Ainda é cedo para avaliar. Acho que tem dado sinais muito promissores, prevê-se uma musculação significativa do Orçamento do Estado para a cultura e o resto é caminho a fazer. Existem outras coisas que são prioritárias, a dimensão orçamental é importante, mas também deve haver uma preparação técnica dos interlocutores, de quem analisa, planeia e pensa a cultura em Portugal. Têm que existir equipas preparadas tecnicamente, pois é a partir daí que se pode evoluir e dar passos verdadeiramente significativos do ponto de vista de crescimento cultural, construindo políticas sustentáveis e saudáveis para o setor.

Notícias como as que têm surgido sobre a Casa da Música ou Serralves, têm algum impacto na imagem cultural da cidade?
Não falo sobre outras instituições culturais.

Não tem uma opinião sobre elas?
Tenho, claro, mas não a dou. Acho que não é o meu papel, não sou comentador cultural ou político. São duas grandes instituições da cidade, mas não me cabe avaliar o trabalho de colegas. Respondendo diretamente à pergunta, não denigrem a imagem cultural do Porto, cada instituição é uma instituição e não faz sentido juntá-las.

Porquê?
Se calhar não têm problemas comuns, o que têm são particularidades institucionais e organizacionais de gestão e artísticas muito diferentes. São duas instituições muito diferentes.

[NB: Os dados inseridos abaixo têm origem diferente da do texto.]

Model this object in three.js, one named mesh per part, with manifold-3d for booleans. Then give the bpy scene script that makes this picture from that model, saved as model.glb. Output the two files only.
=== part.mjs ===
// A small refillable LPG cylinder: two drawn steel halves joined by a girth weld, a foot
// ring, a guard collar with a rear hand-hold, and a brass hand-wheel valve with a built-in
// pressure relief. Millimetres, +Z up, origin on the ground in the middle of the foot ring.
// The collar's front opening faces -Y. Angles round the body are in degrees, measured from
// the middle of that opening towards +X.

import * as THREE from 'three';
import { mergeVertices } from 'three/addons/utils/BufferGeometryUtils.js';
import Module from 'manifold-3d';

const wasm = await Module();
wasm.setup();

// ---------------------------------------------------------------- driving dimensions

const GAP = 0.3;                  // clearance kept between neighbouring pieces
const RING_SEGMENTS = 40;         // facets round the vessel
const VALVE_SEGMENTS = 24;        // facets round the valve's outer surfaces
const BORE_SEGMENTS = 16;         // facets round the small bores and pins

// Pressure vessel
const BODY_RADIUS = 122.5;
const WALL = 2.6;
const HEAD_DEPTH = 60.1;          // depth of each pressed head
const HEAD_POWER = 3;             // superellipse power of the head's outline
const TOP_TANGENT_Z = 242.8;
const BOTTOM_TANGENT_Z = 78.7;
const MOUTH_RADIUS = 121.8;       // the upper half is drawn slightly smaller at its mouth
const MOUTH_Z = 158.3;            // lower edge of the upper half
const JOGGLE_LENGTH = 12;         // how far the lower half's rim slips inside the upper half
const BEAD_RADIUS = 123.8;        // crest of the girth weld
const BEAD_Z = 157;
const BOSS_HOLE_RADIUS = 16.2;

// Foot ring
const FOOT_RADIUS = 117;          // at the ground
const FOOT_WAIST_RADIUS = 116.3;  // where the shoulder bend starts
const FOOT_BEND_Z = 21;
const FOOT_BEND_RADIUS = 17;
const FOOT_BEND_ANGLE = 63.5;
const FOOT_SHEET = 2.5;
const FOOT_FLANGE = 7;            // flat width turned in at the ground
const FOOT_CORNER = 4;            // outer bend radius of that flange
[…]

Este é um cargo a prazo. O que imagina fazer a partir de 2025?
As pessoas que trabalham nesta área têm de estar preparadas para mandatos efémeros, caso contrário estão no lugar errado. Relativamente ao futuro, não consigo perspetivar, esta experiência será importante no meu percurso e acho que a partir daqui há coisas pelas quais me posso interessar ou desinteressar. Posso querer continuar a trabalhar em cinema ou não, posso querer continuar a trabalhar no setor público ou não, acho que é uma decisão que vou tomar depois deste período. Neste momento estou 100% focado neste projeto e não estou a perder um segundo sequer a pensar no que irei fazer a seguir.